上記の例は、テーブル1上に貼着した帯材5でガラス板wの割断線a部分に曲げ応力を付与した状態で割断する例を示したが、前述したように、ガラス板wの厚さが薄いときは、割断線aの部分に曲げ応力を付与することなく、ブレークレス割断が可能である。また、帯材5を用いてもブレークレス割断ができないような厚いガラス板に対しては、スクライブした後、昇降台25を上昇してカッタ4をガラス板wから離間させた状態でレーザビームBを照射しながら移動台2を復帰移動させることにより、レーザーによる熱応力でブレークを行って割断することもできる。
また、レーザーとして、エネルギー変換効率が高く、高出力化でき、光軸ずれがなく、ビーム品質に優れるとされるファイバレーザを用いるのも有効である。ファイバーレーザーを用いれば、出力ファイバーの先端とカッタとの間隔をより狭くすることが可能で、出力ファイバーの先端の位置を移動台の移動方向にネジなどで調整可能な構造とすることで、ガラス板の材質や板厚に応じてレーザービームの照射点Pとカッタの押圧点Qの間隔を調整可能にすることも比較的容易である。
1 テーブル
3 レーザ発振器
4 スクライブカッタ
a 割断線
B レーザビーム
c 垂直クラック
g スクライブ溝
P 照射点
s 軟化
w ガラス板

Claims (3)

  1. テーブル上に固定した硬質脆性板の所望の割断線に沿ってレーザビームの照射点を移動し、当該照射によって加熱されて表面側が軟化した前記割断線上にスクライブカッタを移動させることを特徴とする、硬質脆性板の割断方法。
  2. テーブルの前記割断線の下になる部分に突条を設けて、テーブル上に固定した硬質脆性板に上記割断線を稜部とする上凸の撓みを生じさせた状態で、前記レーザビームの照射点の移動及びスクライブカッタの押圧点の移動を行う、請求項1記載の硬質脆性板の割断方法。

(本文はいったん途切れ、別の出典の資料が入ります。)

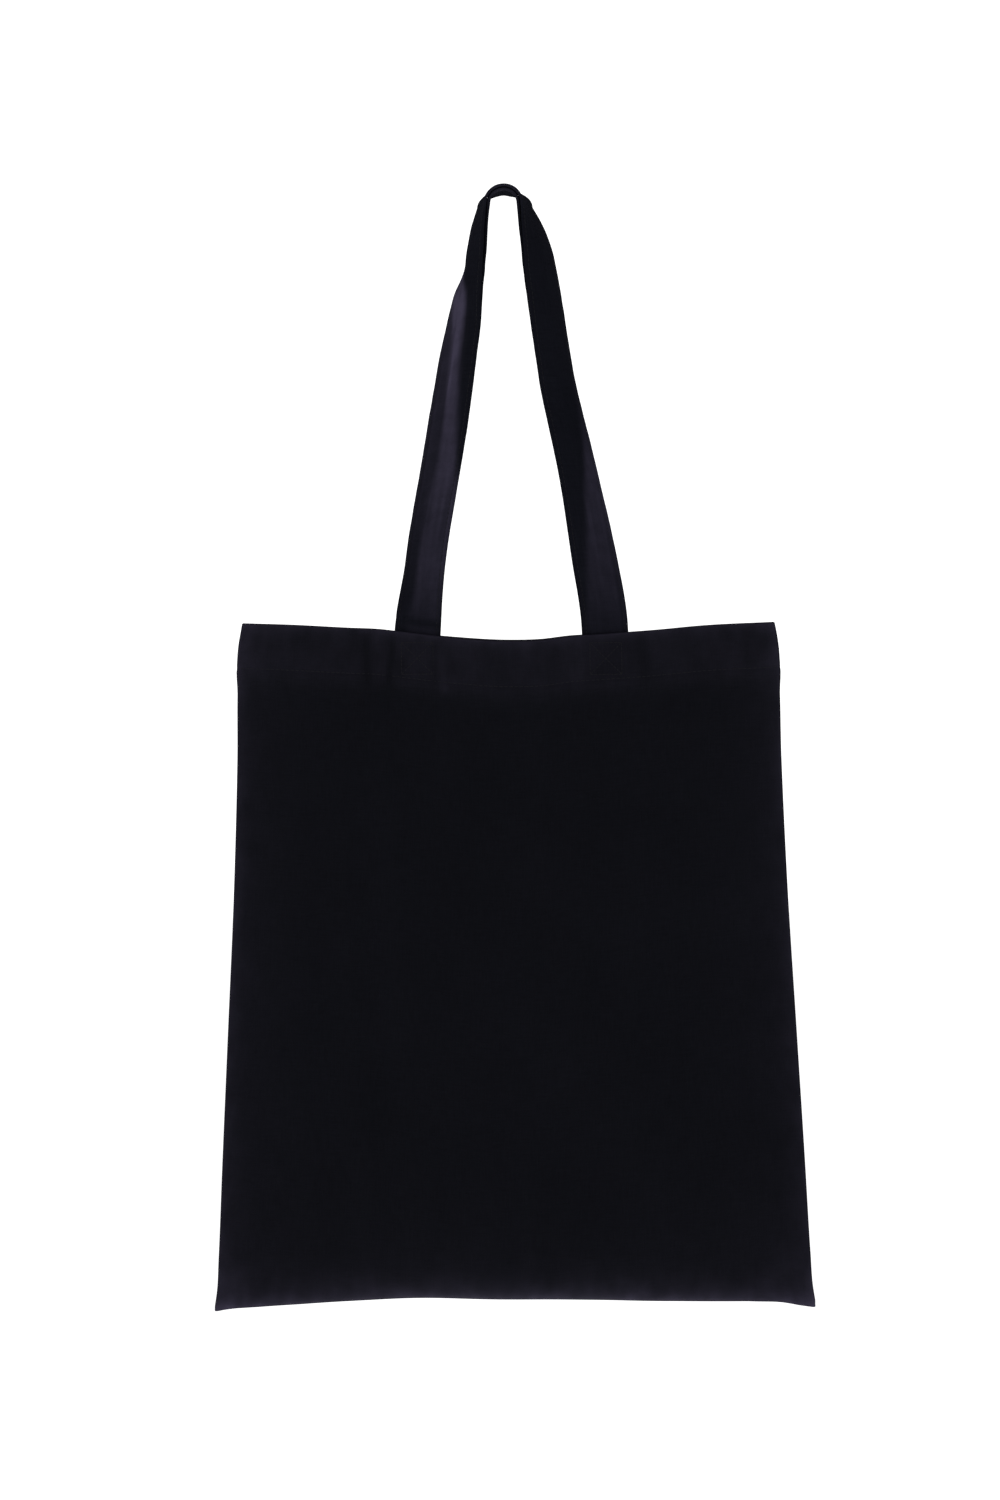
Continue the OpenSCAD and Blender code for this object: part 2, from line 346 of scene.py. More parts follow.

  3. 割断しようとする硬質脆性板を負圧空気で吸引固定するテーブルと、このテーブルの上方でテーブル面と平行に移動する移動台と、この移動台に搭載されてレーザビームを前記テーブル上の硬質脆性板に向けて照射するレーザ発振器及び当該硬質脆性板に向けて付勢されたスクライブカッタとを備え、前記移動台は、スクライブ時に前記レーザビームの照射点がスクライブカッタの押圧点に先行して移動する方向に移動する、硬質脆性板の割断装置。